■ What to do
Reproduce all of the data word for word.

■ Dataset content
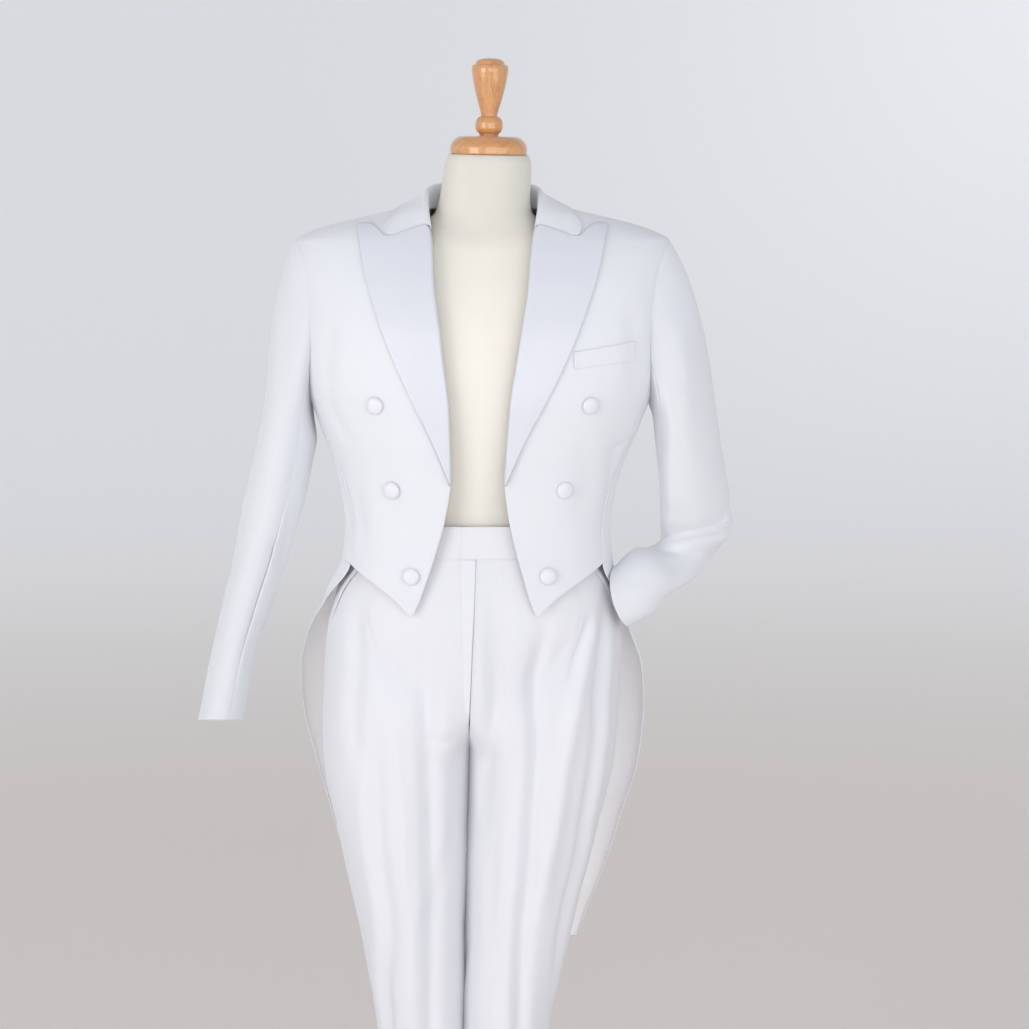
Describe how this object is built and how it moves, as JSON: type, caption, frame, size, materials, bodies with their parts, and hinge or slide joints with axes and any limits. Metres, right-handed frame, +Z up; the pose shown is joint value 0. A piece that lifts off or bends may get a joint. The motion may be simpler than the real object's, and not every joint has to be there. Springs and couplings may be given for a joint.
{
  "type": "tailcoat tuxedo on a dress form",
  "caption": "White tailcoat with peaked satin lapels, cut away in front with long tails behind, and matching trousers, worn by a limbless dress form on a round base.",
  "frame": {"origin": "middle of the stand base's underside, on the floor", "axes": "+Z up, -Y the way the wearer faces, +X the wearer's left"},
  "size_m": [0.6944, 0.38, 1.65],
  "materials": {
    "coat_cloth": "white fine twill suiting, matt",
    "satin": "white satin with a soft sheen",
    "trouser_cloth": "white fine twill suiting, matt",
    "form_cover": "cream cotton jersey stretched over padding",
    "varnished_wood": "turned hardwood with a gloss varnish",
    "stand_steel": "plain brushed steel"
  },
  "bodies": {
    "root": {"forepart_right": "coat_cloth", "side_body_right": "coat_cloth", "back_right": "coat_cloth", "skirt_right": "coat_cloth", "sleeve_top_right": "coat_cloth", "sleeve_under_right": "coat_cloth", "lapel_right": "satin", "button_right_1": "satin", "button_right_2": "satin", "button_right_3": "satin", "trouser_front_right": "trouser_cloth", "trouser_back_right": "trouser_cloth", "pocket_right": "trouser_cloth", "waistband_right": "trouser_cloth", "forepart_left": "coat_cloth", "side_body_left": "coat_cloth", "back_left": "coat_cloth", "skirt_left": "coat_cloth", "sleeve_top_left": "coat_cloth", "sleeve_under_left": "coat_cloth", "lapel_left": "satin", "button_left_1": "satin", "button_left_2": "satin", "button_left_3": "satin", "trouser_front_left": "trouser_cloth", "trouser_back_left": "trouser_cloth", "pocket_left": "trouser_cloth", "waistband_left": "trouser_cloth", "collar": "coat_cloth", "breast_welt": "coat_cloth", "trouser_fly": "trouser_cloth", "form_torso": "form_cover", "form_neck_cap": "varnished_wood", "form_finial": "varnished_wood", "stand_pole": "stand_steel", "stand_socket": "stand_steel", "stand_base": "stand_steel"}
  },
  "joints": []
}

■ Solution to this exercise
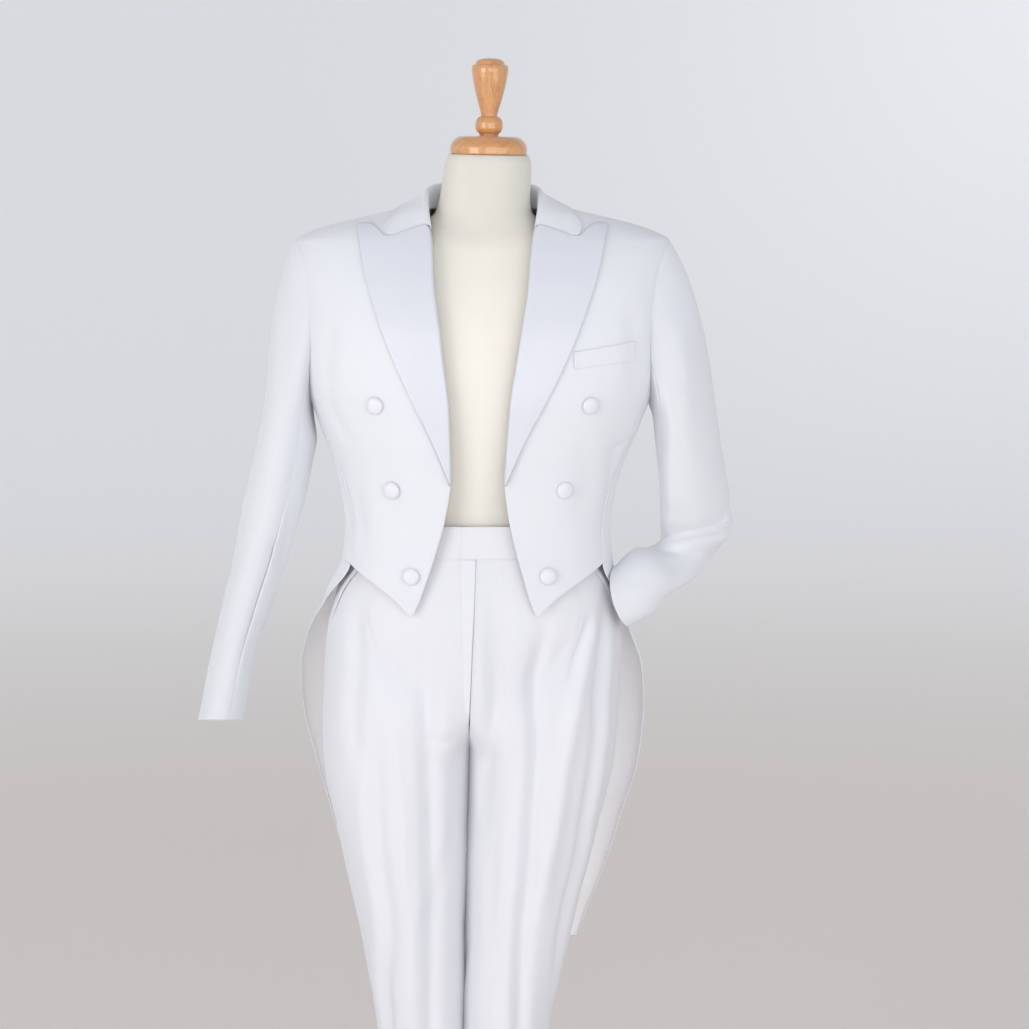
Describe how this object is built and how it moves, as JSON: type, caption, frame, size, materials, bodies with their parts, and hinge or slide joints with axes and any limits. Metres, right-handed frame, +Z up; the pose shown is joint value 0. A piece that lifts off or bends may get a joint. The motion may be simpler than the real object's, and not every joint has to be there. Springs and couplings may be given for a joint.
{
  "type": "tailcoat tuxedo on a dress form",
  "caption": "White tailcoat with peaked satin lapels, cut away in front with long tails behind, and matching trousers, worn by a limbless dress form on a round base.",
  "frame": {"origin": "middle of the stand base's underside, on the floor", "axes": "+Z up, -Y the way the wearer faces, +X the wearer's left"},
  "size_m": [0.6944, 0.38, 1.65],
  "materials": {
    "coat_cloth": "white fine twill suiting, matt",
    "satin": "white satin with a soft sheen",
    "trouser_cloth": "white fine twill suiting, matt",
    "form_cover": "cream cotton jersey stretched over padding",
    "varnished_wood": "turned hardwood with a gloss varnish",
    "stand_steel": "plain brushed steel"
  },
  "bodies": {
    "root": {"forepart_right": "coat_cloth", "side_body_right": "coat_cloth", "back_right": "coat_cloth", "skirt_right": "coat_cloth", "sleeve_top_right": "coat_cloth", "sleeve_under_right": "coat_cloth", "lapel_right": "satin", "button_right_1": "satin", "button_right_2": "satin", "button_right_3": "satin", "trouser_front_right": "trouser_cloth", "trouser_back_right": "trouser_cloth", "pocket_right": "trouser_cloth", "waistband_right": "trouser_cloth", "forepart_left": "coat_cloth", "side_body_left": "coat_cloth", "back_left": "coat_cloth", "skirt_left": "coat_cloth", "sleeve_top_left": "coat_cloth", "sleeve_under_left": "coat_cloth", "lapel_left": "satin", "button_left_1": "satin", "button_left_2": "satin", "button_left_3": "satin", "trouser_front_left": "trouser_cloth", "trouser_back_left": "trouser_cloth", "pocket_left": "trouser_cloth", "waistband_left": "trouser_cloth", "collar": "coat_cloth", "breast_welt": "coat_cloth", "trouser_fly": "trouser_cloth", "form_torso": "form_cover", "form_neck_cap": "varnished_wood", "form_finial": "varnished_wood", "stand_pole": "stand_steel", "stand_socket": "stand_steel", "stand_base": "stand_steel"}
  },
  "joints": []
}